Spotify is rolling out a new ticketing tool called Reserved that aims to give premium subscribers a fairer shot at concert tickets. The company says the system will pick fans based on streaming and sharing behavior, hold up to two tickets for them, and open a short, dedicated purchase window before public sale. Spotify insists it will vet activity to block bots and expand the program to more tours over time. The move is intended to shift seats away from scalpers and back into the hands of real listeners.

Getting concert tickets has become a stress test, and Spotify lays that out plainly: “Getting concert tickets today can feel like a race you’re set up to lose,” the company said in a statement. The new Reserved feature is a direct response to that scramble. Instead of endless page refreshes and code hunts, selected premium listeners get a controlled chance to buy.

Reserved is built around data Spotify already collects from streams and engagement. The platform will identify an artist’s most active premium fans through plays, shares and similar signals, then hold a small allocation of tickets just for them. Spotify also says it will monitor account behavior to make sure those invitations are going to real people and not automated bots.

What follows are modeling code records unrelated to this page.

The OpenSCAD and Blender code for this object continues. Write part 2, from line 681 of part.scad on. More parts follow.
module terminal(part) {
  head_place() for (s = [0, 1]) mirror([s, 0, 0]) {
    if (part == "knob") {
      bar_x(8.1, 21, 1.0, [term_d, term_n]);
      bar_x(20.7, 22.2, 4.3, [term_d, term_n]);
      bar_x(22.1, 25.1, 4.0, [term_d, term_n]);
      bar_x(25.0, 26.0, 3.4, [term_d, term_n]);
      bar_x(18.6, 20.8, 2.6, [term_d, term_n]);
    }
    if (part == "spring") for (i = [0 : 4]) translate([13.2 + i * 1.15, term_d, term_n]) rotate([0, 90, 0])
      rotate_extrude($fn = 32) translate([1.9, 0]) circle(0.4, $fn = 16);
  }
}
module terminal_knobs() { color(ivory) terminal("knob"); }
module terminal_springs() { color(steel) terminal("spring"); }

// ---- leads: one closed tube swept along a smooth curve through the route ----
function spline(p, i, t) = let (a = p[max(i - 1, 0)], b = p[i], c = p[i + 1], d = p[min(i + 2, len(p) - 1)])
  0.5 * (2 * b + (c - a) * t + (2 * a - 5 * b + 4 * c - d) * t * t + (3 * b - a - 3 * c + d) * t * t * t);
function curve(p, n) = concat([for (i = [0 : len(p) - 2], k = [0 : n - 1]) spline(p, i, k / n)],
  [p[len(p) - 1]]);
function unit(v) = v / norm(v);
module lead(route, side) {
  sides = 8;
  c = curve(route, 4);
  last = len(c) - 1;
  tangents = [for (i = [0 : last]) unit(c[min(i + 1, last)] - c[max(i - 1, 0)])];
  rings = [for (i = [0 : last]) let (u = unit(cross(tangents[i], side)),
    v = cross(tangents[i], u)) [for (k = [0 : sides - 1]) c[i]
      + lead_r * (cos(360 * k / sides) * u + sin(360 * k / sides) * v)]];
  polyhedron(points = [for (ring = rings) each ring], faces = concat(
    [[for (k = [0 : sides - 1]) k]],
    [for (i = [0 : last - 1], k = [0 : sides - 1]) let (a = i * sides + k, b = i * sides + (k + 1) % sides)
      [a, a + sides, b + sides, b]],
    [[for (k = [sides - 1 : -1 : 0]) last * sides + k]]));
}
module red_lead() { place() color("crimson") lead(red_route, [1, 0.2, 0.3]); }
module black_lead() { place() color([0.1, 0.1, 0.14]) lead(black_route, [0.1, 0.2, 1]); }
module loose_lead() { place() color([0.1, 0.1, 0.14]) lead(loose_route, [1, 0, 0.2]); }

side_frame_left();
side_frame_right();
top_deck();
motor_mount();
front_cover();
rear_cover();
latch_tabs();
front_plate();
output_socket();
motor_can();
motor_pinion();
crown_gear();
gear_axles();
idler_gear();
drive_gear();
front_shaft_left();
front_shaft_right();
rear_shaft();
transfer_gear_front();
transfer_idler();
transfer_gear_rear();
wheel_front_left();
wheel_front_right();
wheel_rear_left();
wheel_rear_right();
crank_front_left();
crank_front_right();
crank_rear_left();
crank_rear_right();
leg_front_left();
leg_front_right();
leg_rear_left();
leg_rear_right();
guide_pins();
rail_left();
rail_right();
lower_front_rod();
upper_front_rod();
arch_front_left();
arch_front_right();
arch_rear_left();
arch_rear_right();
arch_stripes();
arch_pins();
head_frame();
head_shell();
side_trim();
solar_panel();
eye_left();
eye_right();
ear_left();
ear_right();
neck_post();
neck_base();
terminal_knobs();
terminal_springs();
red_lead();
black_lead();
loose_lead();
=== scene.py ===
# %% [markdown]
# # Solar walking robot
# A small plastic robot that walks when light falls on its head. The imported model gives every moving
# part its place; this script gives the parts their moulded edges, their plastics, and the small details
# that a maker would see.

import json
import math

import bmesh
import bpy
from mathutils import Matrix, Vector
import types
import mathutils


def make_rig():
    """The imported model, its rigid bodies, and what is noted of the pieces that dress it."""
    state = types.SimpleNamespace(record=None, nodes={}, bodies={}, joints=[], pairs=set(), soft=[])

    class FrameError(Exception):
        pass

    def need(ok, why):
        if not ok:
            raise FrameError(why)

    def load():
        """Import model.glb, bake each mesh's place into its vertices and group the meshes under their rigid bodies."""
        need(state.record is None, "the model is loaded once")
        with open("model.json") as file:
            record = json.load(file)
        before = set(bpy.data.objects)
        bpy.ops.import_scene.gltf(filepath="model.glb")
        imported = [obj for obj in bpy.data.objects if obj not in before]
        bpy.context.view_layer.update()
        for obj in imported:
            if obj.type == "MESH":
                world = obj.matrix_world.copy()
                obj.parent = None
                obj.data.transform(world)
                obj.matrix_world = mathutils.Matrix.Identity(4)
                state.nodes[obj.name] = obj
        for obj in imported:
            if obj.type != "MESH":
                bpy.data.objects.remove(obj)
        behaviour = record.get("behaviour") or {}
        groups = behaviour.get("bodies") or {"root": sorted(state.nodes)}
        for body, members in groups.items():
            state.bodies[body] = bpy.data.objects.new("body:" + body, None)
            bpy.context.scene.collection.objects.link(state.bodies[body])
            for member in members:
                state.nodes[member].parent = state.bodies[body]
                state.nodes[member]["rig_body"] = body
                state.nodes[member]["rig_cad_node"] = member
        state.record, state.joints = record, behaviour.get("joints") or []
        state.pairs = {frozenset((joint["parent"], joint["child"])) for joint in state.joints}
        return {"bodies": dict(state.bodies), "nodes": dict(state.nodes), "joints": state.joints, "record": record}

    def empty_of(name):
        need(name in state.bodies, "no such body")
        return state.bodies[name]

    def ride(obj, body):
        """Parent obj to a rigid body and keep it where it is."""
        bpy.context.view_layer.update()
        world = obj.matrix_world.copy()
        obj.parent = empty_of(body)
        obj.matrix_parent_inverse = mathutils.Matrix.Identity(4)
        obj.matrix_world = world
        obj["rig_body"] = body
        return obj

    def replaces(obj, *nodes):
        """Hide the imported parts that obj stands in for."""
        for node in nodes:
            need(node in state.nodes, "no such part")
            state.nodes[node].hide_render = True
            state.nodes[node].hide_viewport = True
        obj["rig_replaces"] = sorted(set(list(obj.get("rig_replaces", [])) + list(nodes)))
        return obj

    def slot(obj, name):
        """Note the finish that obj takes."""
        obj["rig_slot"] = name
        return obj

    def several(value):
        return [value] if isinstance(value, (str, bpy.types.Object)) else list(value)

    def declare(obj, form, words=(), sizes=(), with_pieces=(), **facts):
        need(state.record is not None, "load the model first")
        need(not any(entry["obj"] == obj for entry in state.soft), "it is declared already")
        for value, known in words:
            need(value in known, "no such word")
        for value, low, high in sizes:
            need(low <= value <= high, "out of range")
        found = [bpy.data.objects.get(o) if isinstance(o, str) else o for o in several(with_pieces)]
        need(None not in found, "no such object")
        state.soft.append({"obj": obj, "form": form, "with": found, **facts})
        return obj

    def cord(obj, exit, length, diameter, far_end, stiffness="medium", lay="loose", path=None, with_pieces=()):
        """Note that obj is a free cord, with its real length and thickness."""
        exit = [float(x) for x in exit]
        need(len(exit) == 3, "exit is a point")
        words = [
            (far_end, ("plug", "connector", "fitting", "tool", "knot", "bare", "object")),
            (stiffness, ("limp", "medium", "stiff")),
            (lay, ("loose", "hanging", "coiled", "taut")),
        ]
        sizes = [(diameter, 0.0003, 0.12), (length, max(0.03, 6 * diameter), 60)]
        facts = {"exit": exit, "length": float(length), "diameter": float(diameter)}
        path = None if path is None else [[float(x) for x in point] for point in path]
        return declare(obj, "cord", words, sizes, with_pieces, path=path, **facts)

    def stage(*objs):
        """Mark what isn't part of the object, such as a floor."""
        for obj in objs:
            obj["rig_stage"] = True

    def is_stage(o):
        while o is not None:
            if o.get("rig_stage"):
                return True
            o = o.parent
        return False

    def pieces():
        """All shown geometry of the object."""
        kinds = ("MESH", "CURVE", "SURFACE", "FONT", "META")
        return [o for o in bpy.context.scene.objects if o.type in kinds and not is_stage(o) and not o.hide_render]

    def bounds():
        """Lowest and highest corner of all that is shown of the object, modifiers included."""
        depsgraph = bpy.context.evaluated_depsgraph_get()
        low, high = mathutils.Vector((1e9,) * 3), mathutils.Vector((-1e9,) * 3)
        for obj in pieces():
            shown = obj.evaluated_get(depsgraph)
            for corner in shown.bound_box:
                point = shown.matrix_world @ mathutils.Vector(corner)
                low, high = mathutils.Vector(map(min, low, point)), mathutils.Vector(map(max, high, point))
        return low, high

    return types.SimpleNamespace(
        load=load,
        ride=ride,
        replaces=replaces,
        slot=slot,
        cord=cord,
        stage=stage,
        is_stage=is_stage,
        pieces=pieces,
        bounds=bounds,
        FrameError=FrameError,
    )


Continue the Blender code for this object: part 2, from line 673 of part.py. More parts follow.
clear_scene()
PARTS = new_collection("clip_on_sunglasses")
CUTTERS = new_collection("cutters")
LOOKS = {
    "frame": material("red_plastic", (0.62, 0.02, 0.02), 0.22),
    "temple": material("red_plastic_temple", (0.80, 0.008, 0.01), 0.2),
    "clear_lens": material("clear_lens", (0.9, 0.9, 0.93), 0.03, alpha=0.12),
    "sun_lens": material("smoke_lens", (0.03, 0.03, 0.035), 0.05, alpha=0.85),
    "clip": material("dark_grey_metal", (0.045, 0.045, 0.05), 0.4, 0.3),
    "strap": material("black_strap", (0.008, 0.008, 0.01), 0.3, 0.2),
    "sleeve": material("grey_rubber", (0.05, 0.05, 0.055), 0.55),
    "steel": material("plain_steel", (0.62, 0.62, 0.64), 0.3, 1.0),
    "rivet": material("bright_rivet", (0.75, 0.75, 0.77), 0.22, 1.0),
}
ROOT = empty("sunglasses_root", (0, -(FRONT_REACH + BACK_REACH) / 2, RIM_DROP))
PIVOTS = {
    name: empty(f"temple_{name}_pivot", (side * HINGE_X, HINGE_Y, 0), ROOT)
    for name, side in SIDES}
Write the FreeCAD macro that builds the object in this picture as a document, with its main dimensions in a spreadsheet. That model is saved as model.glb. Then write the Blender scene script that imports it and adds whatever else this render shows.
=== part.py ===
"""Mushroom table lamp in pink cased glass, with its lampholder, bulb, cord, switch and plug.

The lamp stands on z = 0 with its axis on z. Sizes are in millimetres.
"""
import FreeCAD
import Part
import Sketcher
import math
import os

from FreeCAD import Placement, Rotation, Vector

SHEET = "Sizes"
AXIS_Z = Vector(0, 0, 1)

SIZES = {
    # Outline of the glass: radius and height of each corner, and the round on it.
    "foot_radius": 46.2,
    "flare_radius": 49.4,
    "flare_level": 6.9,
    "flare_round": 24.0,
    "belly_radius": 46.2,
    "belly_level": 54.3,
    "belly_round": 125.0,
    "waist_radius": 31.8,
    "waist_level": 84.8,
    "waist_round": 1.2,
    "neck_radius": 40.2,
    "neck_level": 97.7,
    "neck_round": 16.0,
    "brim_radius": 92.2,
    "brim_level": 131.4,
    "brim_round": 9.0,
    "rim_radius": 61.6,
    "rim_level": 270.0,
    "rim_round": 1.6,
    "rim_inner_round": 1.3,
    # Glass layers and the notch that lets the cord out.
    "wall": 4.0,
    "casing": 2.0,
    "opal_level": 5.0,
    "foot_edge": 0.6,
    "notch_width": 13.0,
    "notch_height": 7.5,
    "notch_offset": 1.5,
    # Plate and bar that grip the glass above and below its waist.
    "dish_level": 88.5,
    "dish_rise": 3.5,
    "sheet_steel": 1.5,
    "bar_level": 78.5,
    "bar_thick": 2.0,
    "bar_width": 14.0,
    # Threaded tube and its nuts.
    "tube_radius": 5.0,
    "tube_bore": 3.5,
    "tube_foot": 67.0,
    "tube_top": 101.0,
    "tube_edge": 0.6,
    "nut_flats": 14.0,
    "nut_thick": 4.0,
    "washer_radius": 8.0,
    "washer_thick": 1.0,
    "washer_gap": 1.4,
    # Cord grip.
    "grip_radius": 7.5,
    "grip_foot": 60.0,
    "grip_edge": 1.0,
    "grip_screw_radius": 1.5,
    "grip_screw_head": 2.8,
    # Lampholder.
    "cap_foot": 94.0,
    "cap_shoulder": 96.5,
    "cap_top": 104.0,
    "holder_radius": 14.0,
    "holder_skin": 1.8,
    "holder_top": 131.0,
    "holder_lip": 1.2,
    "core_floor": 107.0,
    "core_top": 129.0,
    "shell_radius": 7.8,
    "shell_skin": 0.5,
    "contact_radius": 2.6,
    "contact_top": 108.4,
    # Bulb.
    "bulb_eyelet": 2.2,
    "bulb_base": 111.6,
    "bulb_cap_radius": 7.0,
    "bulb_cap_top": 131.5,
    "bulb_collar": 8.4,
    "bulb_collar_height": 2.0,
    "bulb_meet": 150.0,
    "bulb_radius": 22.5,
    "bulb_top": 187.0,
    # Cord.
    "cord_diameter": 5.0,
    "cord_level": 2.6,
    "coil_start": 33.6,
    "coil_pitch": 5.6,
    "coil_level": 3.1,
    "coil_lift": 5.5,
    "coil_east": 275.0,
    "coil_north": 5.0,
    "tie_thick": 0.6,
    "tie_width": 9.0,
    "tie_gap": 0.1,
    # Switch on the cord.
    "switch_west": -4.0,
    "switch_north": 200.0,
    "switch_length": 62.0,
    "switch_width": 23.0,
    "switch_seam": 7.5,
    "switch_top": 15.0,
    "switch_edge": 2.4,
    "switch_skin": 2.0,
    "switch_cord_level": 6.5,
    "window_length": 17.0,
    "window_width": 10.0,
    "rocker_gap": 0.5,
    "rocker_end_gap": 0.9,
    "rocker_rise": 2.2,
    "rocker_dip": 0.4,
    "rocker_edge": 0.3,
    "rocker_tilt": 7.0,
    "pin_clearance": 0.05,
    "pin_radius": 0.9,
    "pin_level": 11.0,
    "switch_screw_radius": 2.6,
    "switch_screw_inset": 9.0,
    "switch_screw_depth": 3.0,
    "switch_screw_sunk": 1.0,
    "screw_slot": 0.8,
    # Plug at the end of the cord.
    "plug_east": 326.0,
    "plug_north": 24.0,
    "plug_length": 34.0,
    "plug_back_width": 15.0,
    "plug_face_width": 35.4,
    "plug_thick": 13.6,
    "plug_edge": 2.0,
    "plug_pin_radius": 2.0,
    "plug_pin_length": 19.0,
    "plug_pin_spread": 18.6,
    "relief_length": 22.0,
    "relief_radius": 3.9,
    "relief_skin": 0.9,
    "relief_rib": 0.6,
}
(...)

Fans chosen by Reserved will receive an offer for up to two tickets and are given a limited window to complete the purchase, typically about a day. That purchase window removes the need to wait on a single sale moment that often turns into chaos. It’s a different rhythm: not immediate panic, but a short, guaranteed shot to buy before the general public can join in.

Spotify did not give details on which artists will use Reserved or how many tickets each artist will set aside, and availability will vary by tour and location. That unknown means not every fan will get an invite, since demand will likely still outstrip the number of held tickets. Still, Spotify frames the system as a way to prioritize verified fans over opportunistic resellers.

The company uses clear language about intent: “will help ensure more tickets will go straight to fans instead of scalpers,” the statement said. By combining listener data with verification checks, Spotify wants to reduce the role of third-party bots and limit the number of tickets that end up on resale markets. The aim is to make the live experience reflect actual fan interest rather than automated buying strategies.

For artists, Reserved promises a way to reward listeners who support their music on the platform. Spotify says the feature will expand to more tours of all sizes, including many of the most sought-after shows on the road. That suggests the tool could scale from small club dates to arena runs, though the company did not map out a timeline for that rollout.

From the fan perspective, the pitch is straightforward: no frantic refreshes, no decoding access codes, just a reserved opportunity to buy. “No racing against thousands of other fans, no hunting for codes, just a reserved window to purchase before tickets are on sale to the general public,” Spotify said. The company also emphasizes that Spotify won’t tack on extra fees for using Reserved.

The practical limits matter. Even with Reserved, the number of real fans invited will be smaller than the total pool of eligible listeners. Spotify acknowledges that not every eligible subscriber will receive an offer. Still, the move is a concrete attempt to change who gets through to buy when tickets drop.

For now, Reserved is set to start this summer and will initially depend on artists choosing to participate. Spotify’s pitch settles on one clear promise: “You show up for the artist, Spotify shows up for you,” the company said. Whether that promise turns into a wide-reaching remedy for ticketing chaos will depend on adoption by artists and how well the verification tools block bad actors.